In clipped bursts of profane dialogue, David Mamet’s characters consider the big questions. What good are ethics in an unprincipled world? And what does it mean to be a man in America? Actors Theatre of Louisville opens its 45th season with a crackling performance of “Glengarry Glen Ross,” directed by Mark Masterson. Mamet’s grim look into the treacherous world of real estate examines the lengths men are willing to go to secure their place at the top.

Photo by Harlan Taylor: Larry John Meyers (back), William Mapother and Stephen Duff Webber star in Actors Theatre’s production of David Mamet’s “Glengarry Glen Ross,” which continues through Sept. 20.
Photo by Harlan Taylor: Larry John Meyers (back), William Mapother and Stephen Duff Webber star in Actors Theatre’s production of David Mamet’s “Glengarry Glen Ross,” which continues through Sept. 20.

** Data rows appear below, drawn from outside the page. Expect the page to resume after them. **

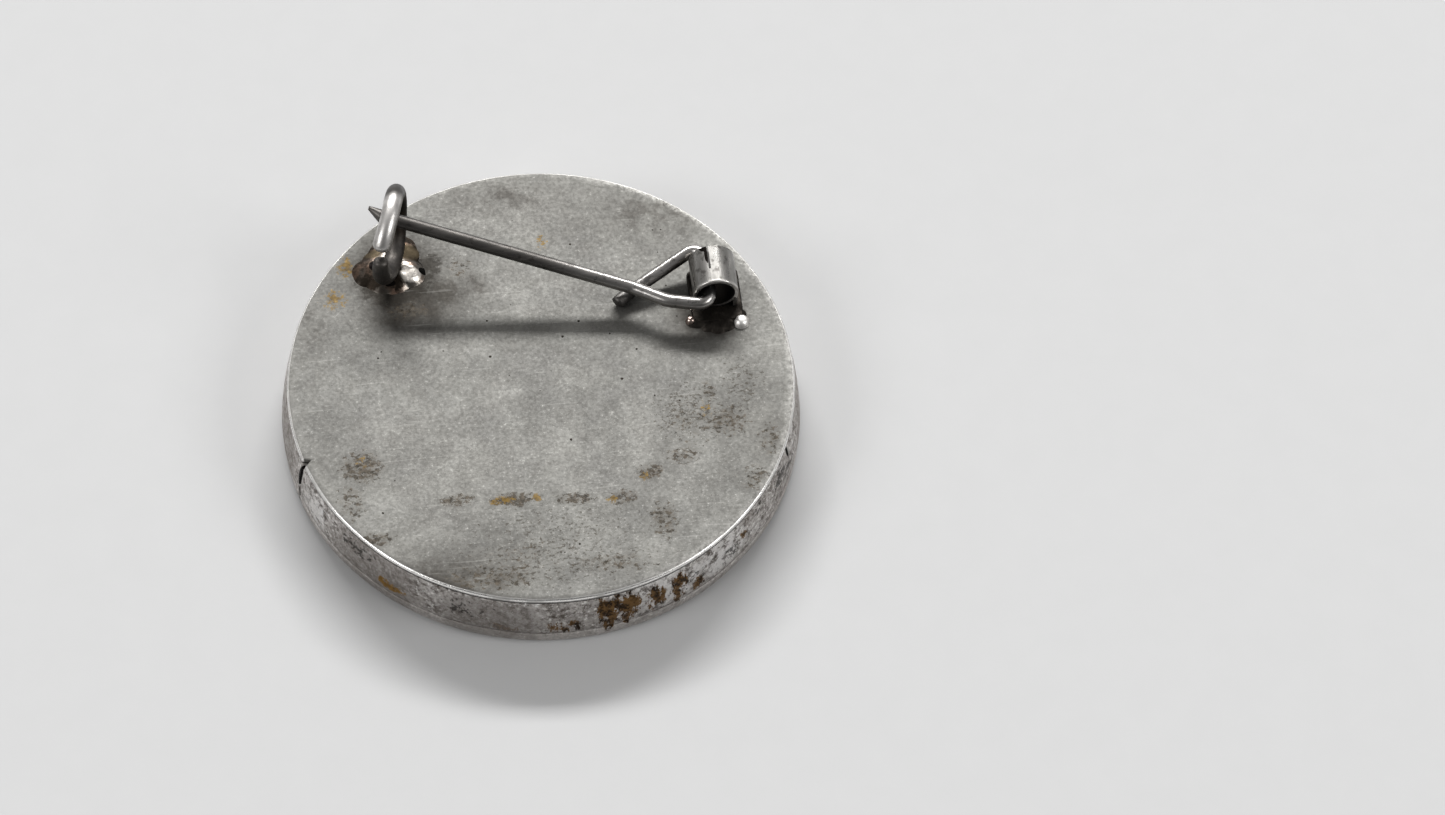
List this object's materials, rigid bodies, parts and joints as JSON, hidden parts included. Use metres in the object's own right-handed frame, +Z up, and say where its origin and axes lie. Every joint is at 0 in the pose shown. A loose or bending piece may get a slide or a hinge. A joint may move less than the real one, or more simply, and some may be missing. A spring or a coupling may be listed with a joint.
{
  "type": "button badge",
  "caption": "Round button badge lying on its face: soldered metal case, picture under a clear cover, hinged spring wire pin and C catch on the back.",
  "frame": {"origin": "bottom centre of the badge, on its axis, at the plane the bezel lies on", "axes": "+Z up, out of the back of the badge; +Y along the hinge tube, away from the viewer of the back; the catch is towards -X and the hinge towards +X"},
  "size_m": [0.0329, 0.0328, 0.0109],
  "materials": {
    "back_plate": "nickel-plated brass sheet, satin, tarnished, worn to brass in spots",
    "rim_band": "nickel-plated brass strip, dull and mottled, worn to brown brass",
    "seam_solder": "dull soft solder",
    "plate_solder": "dull soft solder",
    "face_cover": "clear celluloid, slightly yellowed",
    "face_print": "printed paper",
    "backing_card": "greyboard",
    "packing_disc": "soft pasteboard",
    "hinge_tube": "nickel-plated brass sheet, polished by wear",
    "hinge_foot": "nickel-plated brass sheet, tarnished",
    "hinge_solder": "bright soft solder",
    "pin_wire": "drawn spring steel wire, bright with dark drawing lines",
    "catch_ring": "nickel-plated brass wire, bright on the crown",
    "catch_solder": "bright soft solder with brown flux"
  },
  "bodies": {
    "badge": {"back_plate": "back_plate", "rim_band": "rim_band", "seam_solder": "seam_solder", "plate_solder": "plate_solder", "face_cover": "face_cover", "face_print": "face_print", "backing_card": "backing_card", "packing_disc": "packing_disc", "hinge_tube": "hinge_tube", "hinge_foot": "hinge_foot", "hinge_solder": "hinge_solder", "catch_ring": "catch_ring", "catch_solder": "catch_solder"},
    "pin": {"pin_wire": "pin_wire"}
  },
  "joints": [
    {"name": "pin_swing", "type": "hinge", "parent": "badge", "child": "pin", "pos_m": [0.0111, 0.00558, 0.00625], "axis": [0, 1, 0], "range_deg": [0, 85]}
  ]
}
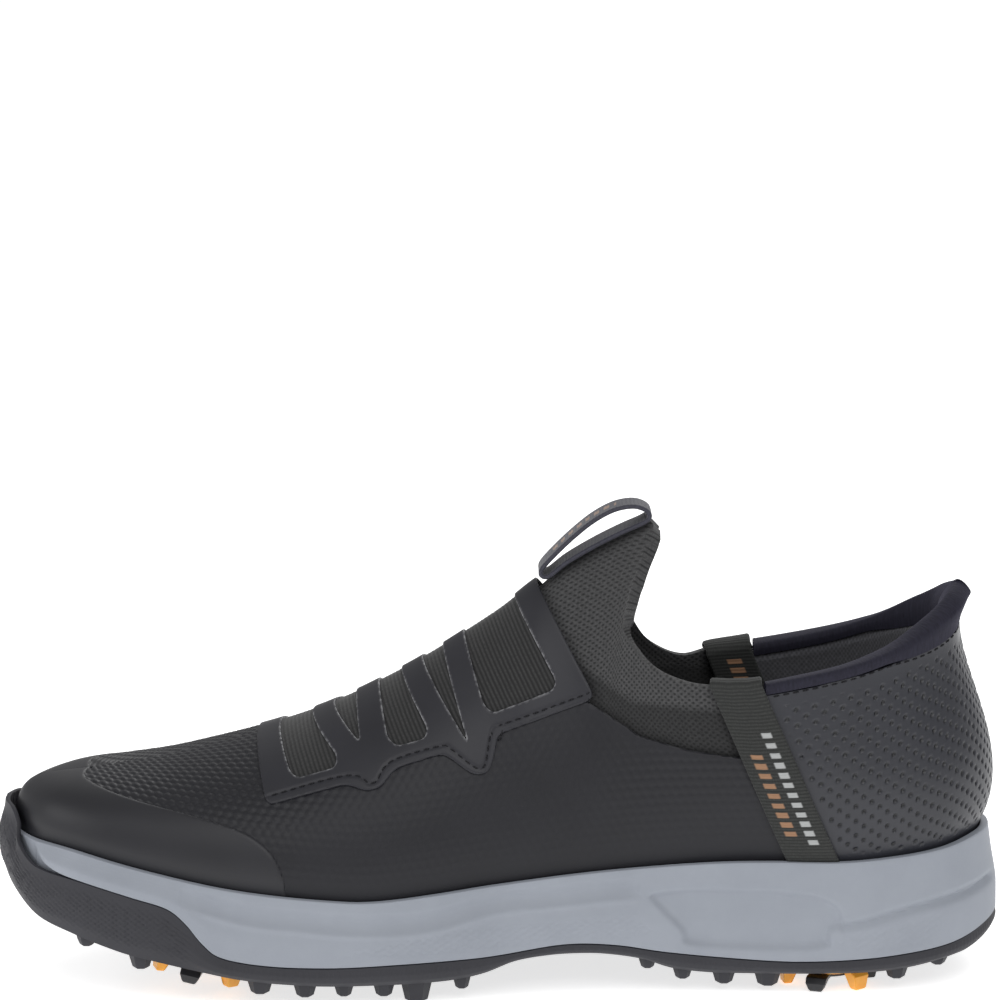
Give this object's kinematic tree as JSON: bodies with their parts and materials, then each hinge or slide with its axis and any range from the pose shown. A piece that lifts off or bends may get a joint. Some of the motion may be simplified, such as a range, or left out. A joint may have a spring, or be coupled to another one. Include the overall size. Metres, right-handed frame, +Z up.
{
  "type": "golf shoe",
  "caption": "Slip-on golf shoe for the right foot with a knit bootie, windowed saddle overlay, heel pull strap and screw-in cleats.",
  "frame": {"origin": "centre of the footprint's bounding box, on the ground under the studs", "axes": "+X from toe to heel along the shoe's length, +Y to the lateral side, +Z up"},
  "size_m": [0.3, 0.1053, 0.1423],
  "materials": {
    "smooth_overlay": "smooth fused synthetic, satin",
    "embossed_synthetic": "synthetic embossed with a fine honeycomb",
    "punched_synthetic": "synthetic with rows of small dimples",
    "webbing": "woven tape with plain woven bars",
    "rib_elastic": "ribbed elastic",
    "knit": "flat knit",
    "stiffener": "thermoplastic sheet",
    "foam": "open-cell foam",
    "lining": "mesh lining",
    "navy_textile": "navy woven binding",
    "rubber": "moulded rubber, matt",
    "eva_foam": "moulded EVA foam, matt",
    "strobel_board": "non-woven board",
    "black_nylon": "moulded nylon",
    "orange_tpu": "moulded TPU, semi-gloss"
  },
  "bodies": {
    "shoe": {"outsole": "rubber", "midsole": "eva_foam", "strobel_board": "strobel_board", "insole_foam": "foam", "insole_cover": "lining", "receptacle_front_medial": "black_nylon", "receptacle_front_lateral": "black_nylon", "receptacle_ball_centre": "black_nylon", "receptacle_ball_lateral": "black_nylon", "receptacle_heel_medial": "black_nylon", "receptacle_heel_lateral": "black_nylon", "toe_overlay": "smooth_overlay", "saddle_overlay": "smooth_overlay", "strap_medial": "webbing", "strap_lateral": "webbing", "vamp": "embossed_synthetic", "elastic_gore": "rib_elastic", "heel_quarter": "punched_synthetic", "knit_bootie": "knit", "toe_puff": "stiffener", "heel_counter": "stiffener", "collar_pad_medial": "foam", "collar_pad_lateral": "foam", "heel_pillow": "foam", "vamp_lining": "lining", "heel_lining": "lining", "collar_binding": "navy_textile", "pull_loop": "navy_textile"},
    "cleat_front_medial": {"cleat_base_front_medial": "black_nylon", "cleat_claw_front_medial": "orange_tpu"},
    "cleat_front_lateral": {"cleat_base_front_lateral": "black_nylon", "cleat_claw_front_lateral": "orange_tpu"},
    "cleat_ball_centre": {"cleat_base_ball_centre": "black_nylon", "cleat_claw_ball_centre": "orange_tpu"},
    "cleat_ball_lateral": {"cleat_base_ball_lateral": "black_nylon", "cleat_claw_ball_lateral": "orange_tpu"},
    "cleat_heel_medial": {"cleat_base_heel_medial": "black_nylon", "cleat_claw_heel_medial": "orange_tpu"},
    "cleat_heel_lateral": {"cleat_base_heel_lateral": "black_nylon", "cleat_claw_heel_lateral": "orange_tpu"}
  },
  "joints": [
    {"name": "cleat_front_medial_twist", "type": "hinge", "parent": "shoe", "child": "cleat_front_medial", "pos_m": [-0.088, -0.029, 0.01102], "axis": [0.1873, 0, 0.9823], "range_deg": [0, 60]},
    {"name": "cleat_front_lateral_twist", "type": "hinge", "parent": "shoe", "child": "cleat_front_lateral", "pos_m": [-0.09, 0.024, 0.0114], "axis": [0.1885, 0, 0.9821], "range_deg": [0, 60]},
    {"name": "cleat_ball_centre_twist", "type": "hinge", "parent": "shoe", "child": "cleat_ball_centre", "pos_m": [-0.038, -0.003, 0.00661], "axis": [0.0055, 0, 1], "range_deg": [0, 60]},
    {"name": "cleat_ball_lateral_twist", "type": "hinge", "parent": "shoe", "child": "cleat_ball_lateral", "pos_m": [-0.042, 0.034, 0.00662], "axis": [0.0105, 0, 0.9999], "range_deg": [0, 60]},
    {"name": "cleat_heel_medial_twist", "type": "hinge", "parent": "shoe", "child": "cleat_heel_medial", "pos_m": [0.098, -0.0205, 0.0063], "axis": [-0.0083, 0, 1], "range_deg": [0, 60]},
    {"name": "cleat_heel_lateral_twist", "type": "hinge", "parent": "shoe", "child": "cleat_heel_lateral", "pos_m": [0.098, 0.022, 0.0063], "axis": [-0.0083, 0, 1], "range_deg": [0, 60]}
  ]
}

The play opens in a restaurant frequented by salesmen who sell worthless land to naïve investors. There’s a sales contest going on, and the numbers on the board aren’t good for old-timer Shelley “The Machine” Levene (Larry John Meyers). Desperate to close a sale, he begs cold fish office manager Williamson (a pitch-perfect Stephen Duff Webber) to give him the top leads so he can get back in the game. 

In their world, verbal sleight-of-hand is a necessary means to an end. Mamet’s jarring cadence allows Meyers and Webber to move swiftly through a range of intensity, charging every syllable with meaning. Meyers is a stunning force — a raw, frantic nerve with a thinning layer of bravado thrown on like a cheap overcoat. Levene is a working-class hero and an unrepentant professional liar, but Meyers gives us more crumbling human than shark. 

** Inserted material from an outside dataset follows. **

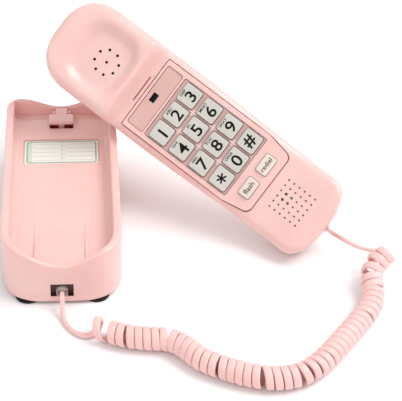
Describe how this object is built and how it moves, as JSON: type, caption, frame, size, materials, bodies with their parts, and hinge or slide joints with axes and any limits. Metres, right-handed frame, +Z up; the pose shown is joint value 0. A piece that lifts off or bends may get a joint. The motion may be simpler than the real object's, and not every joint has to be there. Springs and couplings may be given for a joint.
{
  "type": "slim desk telephone with keypad handset",
  "caption": "Slim corded desk phone in pale pink plastic: tray base with T-shaped hook lever, lighter handset with keypad in its face, curly handset cord, all off the hook",
  "frame": {"origin": "on the table under the middle of the base and handset together", "axes": "+X along the row from the base to the mouth end of the handset, +Y toward the rear of the base, +Z up"},
  "size_m": [0.2604, 0.2616, 0.136],
  "materials": {
    "shell": "semi-gloss moulded plastic",
    "plate": "fine satin",
    "panel": "satin",
    "key": "milky translucent",
    "foot": "matte",
    "dark_plastic": "satin",
    "jack_housing": "satin",
    "circuit_board": "satin",
    "steel": "plain",
    "card": "printed card stock",
    "clear": "clear plastic",
    "mat": "matte",
    "cord": "smooth flexible jacket"
  },
  "bodies": {
    "base": {"base_shell": "shell", "base_plate": "plate", "foot_front_left": "foot", "foot_front_right": "foot", "foot_rear_left": "foot", "foot_rear_right": "foot", "base_screw_1": "steel", "base_screw_2": "steel", "base_screw_3": "steel", "base_board": "circuit_board", "bell_sounder": "dark_plastic", "ballast_weight": "steel", "hook_switch": "dark_plastic", "front_jack": "jack_housing", "line_jack": "jack_housing", "index_card": "card", "card_window": "clear", "hook_pin": "steel", "plug_base": "clear", "cord_lead_base": "cord", "cord_coil": "cord", "cord_lead_handset": "cord"},
    "handset": {"handset_front": "shell", "handset_back": "shell", "handset_screw_1": "steel", "handset_screw_2": "steel", "hook_panel": "panel", "slot_liner": "dark_plastic", "keypad_plate": "panel", "key_mat": "mat", "keypad_board": "circuit_board", "receiver_capsule": "dark_plastic", "microphone": "steel", "handset_jack": "jack_housing", "plug_handset": "clear"},
    "hook_lever": {"hook_lever": "shell"},
    "ringer_switch": {"ringer_switch": "dark_plastic"},
    "key_1": {"key_1": "key"},
    "key_2": {"key_2": "key"},
    "key_3": {"key_3": "key"},
    "key_4": {"key_4": "key"},
    "key_5": {"key_5": "key"},
    "key_6": {"key_6": "key"},
    "key_7": {"key_7": "key"},
    "key_8": {"key_8": "key"},
    "key_9": {"key_9": "key"},
    "key_star": {"key_star": "key"},
    "key_0": {"key_0": "key"},
    "key_hash": {"key_hash": "key"},
    "key_flash": {"key_flash": "key"},
    "key_redial": {"key_redial": "key"}
  },
  "joints": [
    {"name": "handset_lift", "type": "slide", "parent": "base", "child": "handset", "axis": [0, 0, 1], "range_m": [0, 0.2]},
    {"name": "hook_press", "type": "hinge", "parent": "base", "child": "hook_lever", "pos_m": [-0.07489, 0.06547, 0.04565], "axis": [1, 0, 0], "range_deg": [0, 5], "stiffness_Nm_per_rad": 0.12, "springref_deg": -2.86},
    {"name": "ringer_slide", "type": "slide", "parent": "base", "child": "ringer_switch", "axis": [0, 1, 0], "range_m": [-0.003, 0.003]},
    {"name": "press_1", "type": "slide", "parent": "handset", "child": "key_1", "axis": [0.1919, 0.7656, -0.614], "range_m": [0, 0.0012], "stiffness_N_per_m": 500, "springref_m": -0.0006},
    {"name": "press_2", "type": "slide", "parent": "handset", "child": "key_2", "axis": [0.1919, 0.7656, -0.614], "range_m": [0, 0.0012], "stiffness_N_per_m": 500, "springref_m": -0.0006},
    {"name": "press_3", "type": "slide", "parent": "handset", "child": "key_3", "axis": [0.1919, 0.7656, -0.614], "range_m": [0, 0.0012], "stiffness_N_per_m": 500, "springref_m": -0.0006},
    {"name": "press_4", "type": "slide", "parent": "handset", "child": "key_4", "axis": [0.1919, 0.7656, -0.614], "range_m": [0, 0.0012], "stiffness_N_per_m": 500, "springref_m": -0.0006},
    {"name": "press_5", "type": "slide", "parent": "handset", "child": "key_5", "axis": [0.1919, 0.7656, -0.614], "range_m": [0, 0.0012], "stiffness_N_per_m": 500, "springref_m": -0.0006},
    {"name": "press_6", "type": "slide", "parent": "handset", "child": "key_6", "axis": [0.1919, 0.7656, -0.614], "range_m": [0, 0.0012], "stiffness_N_per_m": 500, "springref_m": -0.0006},
    {"name": "press_7", "type": "slide", "parent": "handset", "child": "key_7", "axis": [0.1919, 0.7656, -0.614], "range_m": [0, 0.0012], "stiffness_N_per_m": 500, "springref_m": -0.0006},
    {"name": "press_8", "type": "slide", "parent": "handset", "child": "key_8", "axis": [0.1919, 0.7656, -0.614], "range_m": [0, 0.0012], "stiffness_N_per_m": 500, "springref_m": -0.0006},
    {"name": "press_9", "type": "slide", "parent": "handset", "child": "key_9", "axis": [0.1919, 0.7656, -0.614], "range_m": [0, 0.0012], "stiffness_N_per_m": 500, "springref_m": -0.0006},
    {"name": "press_star", "type": "slide", "parent": "handset", "child": "key_star", "axis": [0.1919, 0.7656, -0.614], "range_m": [0, 0.0012], "stiffness_N_per_m": 500, "springref_m": -0.0006},
    {"name": "press_0", "type": "slide", "parent": "handset", "child": "key_0", "axis": [0.1919, 0.7656, -0.614], "range_m": [0, 0.0012], "stiffness_N_per_m": 500, "springref_m": -0.0006},
    {"name": "press_hash", "type": "slide", "parent": "handset", "child": "key_hash", "axis": [0.1919, 0.7656, -0.614], "range_m": [0, 0.0012], "stiffness_N_per_m": 500, "springref_m": -0.0006},
    {"name": "press_flash", "type": "slide", "parent": "handset", "child": "key_flash", "axis": [0.1919, 0.7656, -0.614], "range_m": [0, 0.0012], "stiffness_N_per_m": 500, "springref_m": -0.0006},
    {"name": "press_redial", "type": "slide", "parent": "handset", "child": "key_redial", "axis": [0.1919, 0.7656, -0.614], "range_m": [0, 0.0012], "stiffness_N_per_m": 500, "springref_m": -0.0006}
  ]
}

When two other salesmen, Moss and Aaranow (Charles Weldon and Richard Bekins), find their routine conversation shifting to talk of burglary, the layers of deceit begin to pile up. But are they talking about it, or merely speaking of it? Of course, there’s a difference, and like Shelley and Williamson, they are hyperaware of the shifting meaning of their words. But Weldon’s cheerful bluster and Bekins’ stammer turn the scene into a Shakespearean fools’ summit, bringing a lighthearted tone into what is at best a darkly comic scene. Their broad deliveries make Moss and Aaranow downright likeable, undermining the tension Meyers and Webber built so uncomfortably in the beginning. 

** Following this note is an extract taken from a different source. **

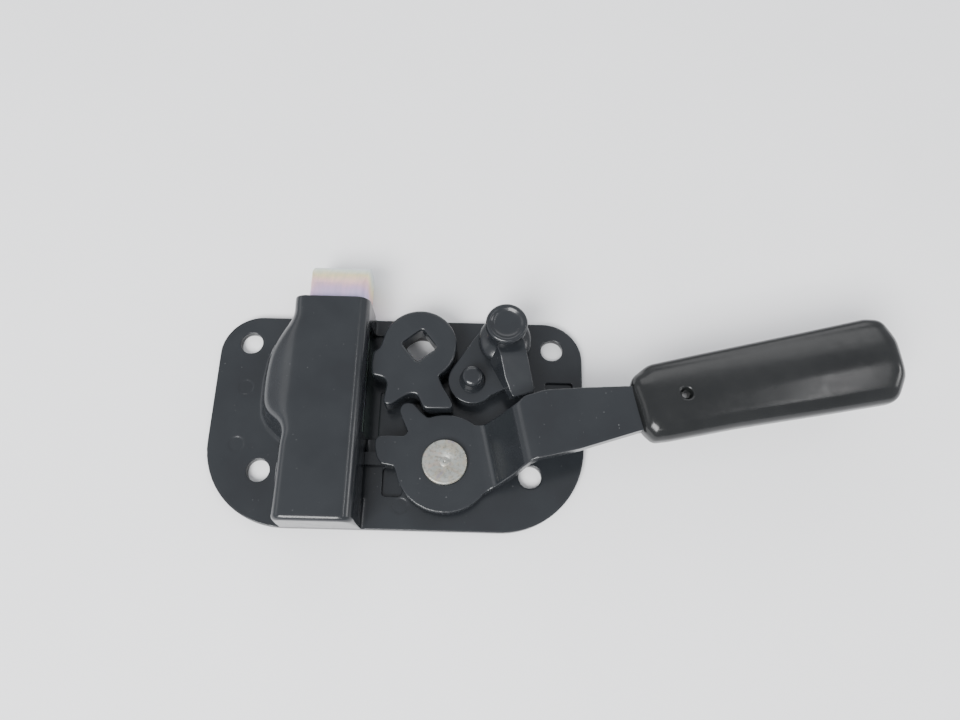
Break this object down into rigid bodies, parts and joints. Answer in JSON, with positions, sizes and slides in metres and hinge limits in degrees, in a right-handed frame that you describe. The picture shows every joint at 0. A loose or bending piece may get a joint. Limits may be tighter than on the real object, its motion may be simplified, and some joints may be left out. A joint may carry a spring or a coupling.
{
  "type": "spring bolt slam latch",
  "caption": "Rim latch on a pressed steel plate: spring bolt in a drawn channel, inside lever handle with dipped grip, square-socket follower and a snib lever with a knob.",
  "frame": {"origin": "middle of the plate's back face", "axes": "+X towards the grip along the plate's length, +Y the way the bolt points, +Z out of the plate away from the door"},
  "size_m": [0.2701, 0.106, 0.0358],
  "materials": {
    "dip_paint": "semi-gloss dark grey dip coat, slightly rounded at every edge",
    "zinc_bolt": "zinc plate with a faint iridescent passivation",
    "zinc_rivet": "whitish zinc plate with faint turning marks",
    "grip_plastisol": "soft dark grey dipped plastic, satin",
    "spring_steel": "drawn wire, oiled",
    "inner_steel": "plain steel, oiled"
  },
  "bodies": {
    "case": {"back_sheet": "dip_paint", "front_case": "dip_paint", "spring_guide": "inner_steel", "pivot_rivet": "zinc_rivet", "pivot_bush": "inner_steel", "hub_washer": "inner_steel", "return_spring": "spring_steel", "bolt_spring": "spring_steel", "spindle_bush": "dip_paint", "snap_ring": "spring_steel", "lock_pin": "dip_paint", "lock_wave_washer": "spring_steel"},
    "bolt": {"bolt": "zinc_bolt", "bolt_drive_lug": "dip_paint", "lug_rivets": "inner_steel"},
    "handle": {"handle_lever": "dip_paint", "handle_grip": "grip_plastisol", "drive_pin": "inner_steel"},
    "follower": {"follower": "dip_paint"},
    "lock": {"lock_plate": "dip_paint", "lock_bar": "dip_paint", "lock_knob": "dip_paint"}
  },
  "joints": [
    {"name": "handle_pivot", "type": "hinge", "parent": "case", "child": "handle", "pos_m": [0.0202, -0.0185, 0.006], "axis": [0, 0, 1], "range_deg": [0, 26], "stiffness_Nm_per_rad": 0.8, "springref_deg": -20.05, "deforming": ["return_spring"]},
    {"name": "bolt_slide", "type": "slide", "parent": "case", "child": "bolt", "axis": [0, -1, 0], "range_m": [0, 0.0114], "deforming": ["bolt_spring"]},
    {"name": "follower_pivot", "type": "hinge", "parent": "case", "child": "follower", "pos_m": [0.0084, 0.0283, 0.0034], "axis": [0, 0, 1], "range_deg": [-15.7, 0]},
    {"name": "lock_pivot", "type": "hinge", "parent": "case", "child": "lock", "pos_m": [0.02995, 0.015, 0.0072], "axis": [0, 0, 1], "range_deg": [-15, 0]}
  ],
  "couplings": [
    {"joint": "bolt_slide", "follows": "handle_pivot", "m_per_rad": 0.025},
    {"joint": "follower_pivot", "follows": "handle_pivot", "ratio": -0.6}
  ]
}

We are reminded of how well the sales game can be played by Louisville native William Mapother (of television’s “Lost”), who glides into the role of top seller Ricky Roma with slick audacity. Whether he’s charming a timid man (John Leonard Thompson) into dreaming big or tearing down Williamson with glee, Mapother makes us admire and despise Roma — you’d love to have a drink with him, but you wouldn’t leave him alone with your wallet. 

A Cadillac, the contest prize, is the least of what’s at stake — Mamet’s agents are fighting every day for the right to look in the mirror and see a success. They haul signed contracts back to the office like trophies of a capitalist war. When they’re hot, they glide above the fray, delivering verbal smackdowns to anyone in the way. When they’re not, their failures curdle inside them, prompting cruel attacks and reckless sabotage. Their biggest tool is fear, and they manipulate it well in others because they are so intimately acquainted with it themselves.